Description of the task
All lines from the one with "imported = [obj" through the one with "# ---- sizes shared with the frame", and only those, are to be reproduced exactly, both ends included.

Records provided
____

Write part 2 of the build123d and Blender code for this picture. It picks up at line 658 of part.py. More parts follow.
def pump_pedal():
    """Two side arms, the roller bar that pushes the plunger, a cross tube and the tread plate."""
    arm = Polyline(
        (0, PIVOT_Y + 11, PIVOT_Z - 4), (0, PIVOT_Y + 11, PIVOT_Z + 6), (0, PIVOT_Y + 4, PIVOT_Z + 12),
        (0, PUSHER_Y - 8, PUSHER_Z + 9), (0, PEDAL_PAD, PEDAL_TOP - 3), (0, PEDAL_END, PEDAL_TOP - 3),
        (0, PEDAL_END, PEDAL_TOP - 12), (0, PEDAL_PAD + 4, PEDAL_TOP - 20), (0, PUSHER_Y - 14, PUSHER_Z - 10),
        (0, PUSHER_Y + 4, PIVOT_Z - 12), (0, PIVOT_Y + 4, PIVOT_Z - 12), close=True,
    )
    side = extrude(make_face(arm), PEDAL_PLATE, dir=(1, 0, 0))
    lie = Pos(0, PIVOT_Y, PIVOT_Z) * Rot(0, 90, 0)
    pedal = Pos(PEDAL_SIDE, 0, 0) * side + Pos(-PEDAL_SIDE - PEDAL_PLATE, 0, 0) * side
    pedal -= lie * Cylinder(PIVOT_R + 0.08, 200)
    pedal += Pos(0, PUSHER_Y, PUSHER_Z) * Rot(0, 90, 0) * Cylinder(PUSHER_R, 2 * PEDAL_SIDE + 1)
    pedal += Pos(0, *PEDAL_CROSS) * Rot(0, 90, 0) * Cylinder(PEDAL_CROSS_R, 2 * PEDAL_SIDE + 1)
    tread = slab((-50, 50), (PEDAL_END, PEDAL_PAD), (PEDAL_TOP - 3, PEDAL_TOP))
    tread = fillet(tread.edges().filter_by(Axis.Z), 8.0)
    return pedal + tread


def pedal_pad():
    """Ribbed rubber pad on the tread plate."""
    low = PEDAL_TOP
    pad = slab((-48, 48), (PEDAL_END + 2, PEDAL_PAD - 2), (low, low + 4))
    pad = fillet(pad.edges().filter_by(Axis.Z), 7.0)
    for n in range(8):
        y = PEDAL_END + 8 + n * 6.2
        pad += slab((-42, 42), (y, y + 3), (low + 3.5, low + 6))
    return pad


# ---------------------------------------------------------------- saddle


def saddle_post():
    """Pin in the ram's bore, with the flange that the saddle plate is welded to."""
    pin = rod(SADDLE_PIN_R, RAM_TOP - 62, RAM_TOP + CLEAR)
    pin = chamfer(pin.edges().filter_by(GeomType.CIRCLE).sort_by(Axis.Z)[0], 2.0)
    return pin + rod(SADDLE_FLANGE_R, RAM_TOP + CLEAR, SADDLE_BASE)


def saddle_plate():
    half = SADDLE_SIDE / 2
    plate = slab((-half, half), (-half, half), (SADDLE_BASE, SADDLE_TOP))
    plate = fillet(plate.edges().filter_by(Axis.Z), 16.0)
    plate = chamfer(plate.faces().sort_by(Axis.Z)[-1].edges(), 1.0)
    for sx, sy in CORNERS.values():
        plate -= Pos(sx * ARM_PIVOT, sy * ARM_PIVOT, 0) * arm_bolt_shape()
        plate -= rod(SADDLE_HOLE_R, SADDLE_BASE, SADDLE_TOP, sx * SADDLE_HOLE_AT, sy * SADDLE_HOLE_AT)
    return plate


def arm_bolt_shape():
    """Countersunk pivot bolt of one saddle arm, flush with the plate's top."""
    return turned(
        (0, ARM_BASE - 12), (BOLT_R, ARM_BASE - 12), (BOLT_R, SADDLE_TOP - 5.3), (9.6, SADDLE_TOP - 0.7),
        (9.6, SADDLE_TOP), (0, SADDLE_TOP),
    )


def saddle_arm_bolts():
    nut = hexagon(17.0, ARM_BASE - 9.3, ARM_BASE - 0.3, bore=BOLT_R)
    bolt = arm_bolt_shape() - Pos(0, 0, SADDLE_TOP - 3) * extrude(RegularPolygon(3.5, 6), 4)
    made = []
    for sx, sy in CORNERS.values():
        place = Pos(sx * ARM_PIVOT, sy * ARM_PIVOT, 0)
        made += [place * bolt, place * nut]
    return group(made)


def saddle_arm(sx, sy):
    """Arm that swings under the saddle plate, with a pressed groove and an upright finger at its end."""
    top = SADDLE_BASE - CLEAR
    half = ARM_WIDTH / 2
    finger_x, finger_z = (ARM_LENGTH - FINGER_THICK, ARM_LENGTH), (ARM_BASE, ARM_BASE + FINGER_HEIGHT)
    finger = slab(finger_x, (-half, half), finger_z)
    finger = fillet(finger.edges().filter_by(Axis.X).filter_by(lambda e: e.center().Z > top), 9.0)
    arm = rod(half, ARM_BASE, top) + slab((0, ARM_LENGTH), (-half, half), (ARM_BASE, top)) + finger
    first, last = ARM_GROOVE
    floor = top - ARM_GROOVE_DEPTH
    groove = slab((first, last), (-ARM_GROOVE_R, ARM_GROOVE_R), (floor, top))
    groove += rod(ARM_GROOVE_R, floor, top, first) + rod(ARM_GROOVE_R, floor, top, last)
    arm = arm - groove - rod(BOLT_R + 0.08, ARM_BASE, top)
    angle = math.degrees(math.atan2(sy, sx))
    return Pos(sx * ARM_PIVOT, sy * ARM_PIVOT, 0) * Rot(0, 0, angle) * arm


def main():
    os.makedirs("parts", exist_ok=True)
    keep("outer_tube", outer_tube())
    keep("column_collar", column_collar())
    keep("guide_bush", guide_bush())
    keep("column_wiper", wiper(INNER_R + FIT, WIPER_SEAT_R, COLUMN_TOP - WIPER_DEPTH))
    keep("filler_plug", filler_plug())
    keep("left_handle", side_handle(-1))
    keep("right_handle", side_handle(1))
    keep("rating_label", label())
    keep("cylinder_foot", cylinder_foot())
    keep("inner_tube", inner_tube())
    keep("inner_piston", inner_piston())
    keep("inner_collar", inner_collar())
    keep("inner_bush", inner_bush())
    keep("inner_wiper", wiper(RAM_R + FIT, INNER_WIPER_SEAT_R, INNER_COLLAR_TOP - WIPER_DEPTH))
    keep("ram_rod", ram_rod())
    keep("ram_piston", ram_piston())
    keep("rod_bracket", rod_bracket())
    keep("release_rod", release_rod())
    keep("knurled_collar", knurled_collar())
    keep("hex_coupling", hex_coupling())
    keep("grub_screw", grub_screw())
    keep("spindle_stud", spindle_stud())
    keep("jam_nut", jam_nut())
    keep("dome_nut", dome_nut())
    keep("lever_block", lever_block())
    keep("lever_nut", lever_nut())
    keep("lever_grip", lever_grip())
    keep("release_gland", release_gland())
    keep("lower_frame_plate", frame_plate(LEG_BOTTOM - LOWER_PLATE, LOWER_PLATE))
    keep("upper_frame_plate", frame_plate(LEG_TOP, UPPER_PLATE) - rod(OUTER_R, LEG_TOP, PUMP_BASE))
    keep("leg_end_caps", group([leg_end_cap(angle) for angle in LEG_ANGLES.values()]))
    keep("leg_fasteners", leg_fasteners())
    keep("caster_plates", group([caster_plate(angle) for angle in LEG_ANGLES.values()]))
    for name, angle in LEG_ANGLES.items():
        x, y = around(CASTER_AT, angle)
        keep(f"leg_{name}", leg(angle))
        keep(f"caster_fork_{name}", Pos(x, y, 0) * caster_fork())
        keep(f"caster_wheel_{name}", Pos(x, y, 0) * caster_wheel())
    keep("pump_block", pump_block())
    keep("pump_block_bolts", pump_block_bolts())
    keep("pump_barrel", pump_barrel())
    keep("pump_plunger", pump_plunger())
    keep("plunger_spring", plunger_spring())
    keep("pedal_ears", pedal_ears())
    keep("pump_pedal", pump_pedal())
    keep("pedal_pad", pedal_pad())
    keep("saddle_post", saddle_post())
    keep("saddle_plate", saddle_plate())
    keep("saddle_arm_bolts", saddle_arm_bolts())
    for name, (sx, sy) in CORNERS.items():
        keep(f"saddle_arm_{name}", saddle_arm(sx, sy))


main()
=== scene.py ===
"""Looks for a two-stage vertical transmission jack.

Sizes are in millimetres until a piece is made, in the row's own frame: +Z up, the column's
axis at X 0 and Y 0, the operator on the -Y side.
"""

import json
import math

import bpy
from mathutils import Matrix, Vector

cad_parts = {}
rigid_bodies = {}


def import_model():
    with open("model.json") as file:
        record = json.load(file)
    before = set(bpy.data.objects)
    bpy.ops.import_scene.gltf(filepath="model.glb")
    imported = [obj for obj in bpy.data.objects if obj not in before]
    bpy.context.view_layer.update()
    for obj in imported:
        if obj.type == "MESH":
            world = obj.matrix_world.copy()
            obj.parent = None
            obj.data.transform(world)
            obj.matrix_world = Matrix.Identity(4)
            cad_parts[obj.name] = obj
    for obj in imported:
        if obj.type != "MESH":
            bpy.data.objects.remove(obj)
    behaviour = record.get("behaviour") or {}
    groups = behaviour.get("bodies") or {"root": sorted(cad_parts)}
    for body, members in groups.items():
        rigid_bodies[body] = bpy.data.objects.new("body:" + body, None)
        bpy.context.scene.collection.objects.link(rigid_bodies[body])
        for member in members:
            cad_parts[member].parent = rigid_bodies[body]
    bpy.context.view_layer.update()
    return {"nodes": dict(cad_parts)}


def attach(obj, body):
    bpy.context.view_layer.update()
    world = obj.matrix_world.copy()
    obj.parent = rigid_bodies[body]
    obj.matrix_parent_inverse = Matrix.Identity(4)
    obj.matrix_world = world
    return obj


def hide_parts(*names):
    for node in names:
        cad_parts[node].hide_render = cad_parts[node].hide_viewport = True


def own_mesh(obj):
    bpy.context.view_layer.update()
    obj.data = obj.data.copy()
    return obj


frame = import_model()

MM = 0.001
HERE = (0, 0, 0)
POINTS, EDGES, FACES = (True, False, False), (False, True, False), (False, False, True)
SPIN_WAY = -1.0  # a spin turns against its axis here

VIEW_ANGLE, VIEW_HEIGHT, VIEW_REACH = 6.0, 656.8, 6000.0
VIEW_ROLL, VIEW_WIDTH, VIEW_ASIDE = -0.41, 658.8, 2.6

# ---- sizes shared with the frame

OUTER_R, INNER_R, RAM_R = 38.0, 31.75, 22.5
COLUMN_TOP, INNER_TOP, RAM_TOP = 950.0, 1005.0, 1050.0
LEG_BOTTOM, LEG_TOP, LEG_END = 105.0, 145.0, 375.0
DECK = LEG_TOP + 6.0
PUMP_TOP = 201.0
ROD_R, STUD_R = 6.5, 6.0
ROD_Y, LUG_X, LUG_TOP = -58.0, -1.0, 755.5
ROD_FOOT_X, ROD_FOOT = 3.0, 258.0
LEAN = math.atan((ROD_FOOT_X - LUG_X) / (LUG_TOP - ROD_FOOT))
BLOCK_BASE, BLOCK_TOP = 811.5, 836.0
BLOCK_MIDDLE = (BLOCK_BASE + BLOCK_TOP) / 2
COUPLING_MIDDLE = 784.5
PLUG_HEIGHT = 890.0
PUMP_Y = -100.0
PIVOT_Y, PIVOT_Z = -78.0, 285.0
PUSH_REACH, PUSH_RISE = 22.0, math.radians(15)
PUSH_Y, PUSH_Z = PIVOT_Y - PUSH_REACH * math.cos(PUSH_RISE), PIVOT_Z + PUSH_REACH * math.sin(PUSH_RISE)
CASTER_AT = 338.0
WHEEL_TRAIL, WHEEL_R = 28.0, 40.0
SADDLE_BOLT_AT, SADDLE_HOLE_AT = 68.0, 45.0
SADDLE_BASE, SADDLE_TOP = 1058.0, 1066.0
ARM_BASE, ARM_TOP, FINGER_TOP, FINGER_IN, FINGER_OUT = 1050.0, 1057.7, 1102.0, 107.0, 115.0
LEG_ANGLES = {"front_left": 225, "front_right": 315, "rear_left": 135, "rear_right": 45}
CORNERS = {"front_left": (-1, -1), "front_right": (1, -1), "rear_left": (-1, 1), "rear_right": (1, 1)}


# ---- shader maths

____

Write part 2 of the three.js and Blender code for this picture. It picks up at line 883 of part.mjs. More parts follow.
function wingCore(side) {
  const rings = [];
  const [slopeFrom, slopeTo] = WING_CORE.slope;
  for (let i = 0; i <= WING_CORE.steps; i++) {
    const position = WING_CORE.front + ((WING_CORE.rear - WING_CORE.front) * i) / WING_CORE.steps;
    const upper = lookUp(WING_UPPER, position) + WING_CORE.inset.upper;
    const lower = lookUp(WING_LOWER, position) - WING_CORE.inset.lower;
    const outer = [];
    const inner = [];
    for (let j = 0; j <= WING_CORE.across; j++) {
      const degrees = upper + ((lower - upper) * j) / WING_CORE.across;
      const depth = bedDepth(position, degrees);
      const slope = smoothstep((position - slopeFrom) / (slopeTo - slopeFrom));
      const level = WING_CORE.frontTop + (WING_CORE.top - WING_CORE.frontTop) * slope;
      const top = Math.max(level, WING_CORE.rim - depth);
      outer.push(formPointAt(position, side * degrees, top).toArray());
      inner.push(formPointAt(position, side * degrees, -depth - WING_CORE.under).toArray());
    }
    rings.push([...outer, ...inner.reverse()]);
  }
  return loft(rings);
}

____

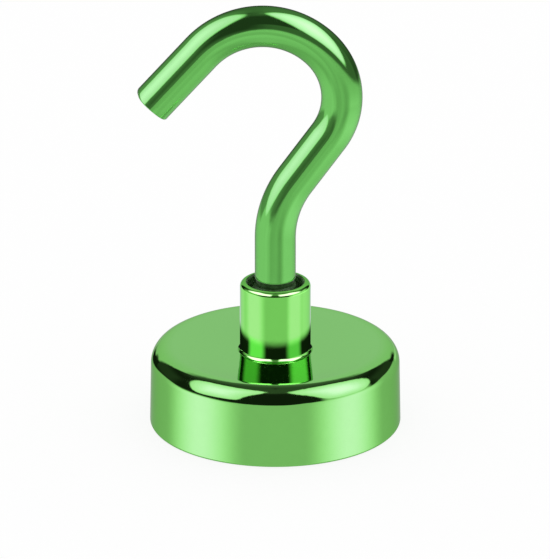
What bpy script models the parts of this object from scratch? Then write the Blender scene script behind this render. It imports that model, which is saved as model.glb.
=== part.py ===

____

Worked solution
    imported = [obj for obj in bpy.data.objects if obj not in before]
    bpy.context.view_layer.update()
    for obj in imported:
        if obj.type == "MESH":
            world = obj.matrix_world.copy()
            obj.parent = None
            obj.data.transform(world)
            obj.matrix_world = Matrix.Identity(4)
            cad_parts[obj.name] = obj
    for obj in imported:
        if obj.type != "MESH":
            bpy.data.objects.remove(obj)
    behaviour = record.get("behaviour") or {}
    groups = behaviour.get("bodies") or {"root": sorted(cad_parts)}
    for body, members in groups.items():
        rigid_bodies[body] = bpy.data.objects.new("body:" + body, None)
        bpy.context.scene.collection.objects.link(rigid_bodies[body])
        for member in members:
            cad_parts[member].parent = rigid_bodies[body]
    bpy.context.view_layer.update()
    return {"nodes": dict(cad_parts)}


def attach(obj, body):
    bpy.context.view_layer.update()
    world = obj.matrix_world.copy()
    obj.parent = rigid_bodies[body]
    obj.matrix_parent_inverse = Matrix.Identity(4)
    obj.matrix_world = world
    return obj


def hide_parts(*names):
    for node in names:
        cad_parts[node].hide_render = cad_parts[node].hide_viewport = True


def own_mesh(obj):
    bpy.context.view_layer.update()
    obj.data = obj.data.copy()
    return obj


frame = import_model()

MM = 0.001
HERE = (0, 0, 0)
POINTS, EDGES, FACES = (True, False, False), (False, True, False), (False, False, True)
SPIN_WAY = -1.0  # a spin turns against its axis here

VIEW_ANGLE, VIEW_HEIGHT, VIEW_REACH = 6.0, 656.8, 6000.0
VIEW_ROLL, VIEW_WIDTH, VIEW_ASIDE = -0.41, 658.8, 2.6

# ---- sizes shared with the frame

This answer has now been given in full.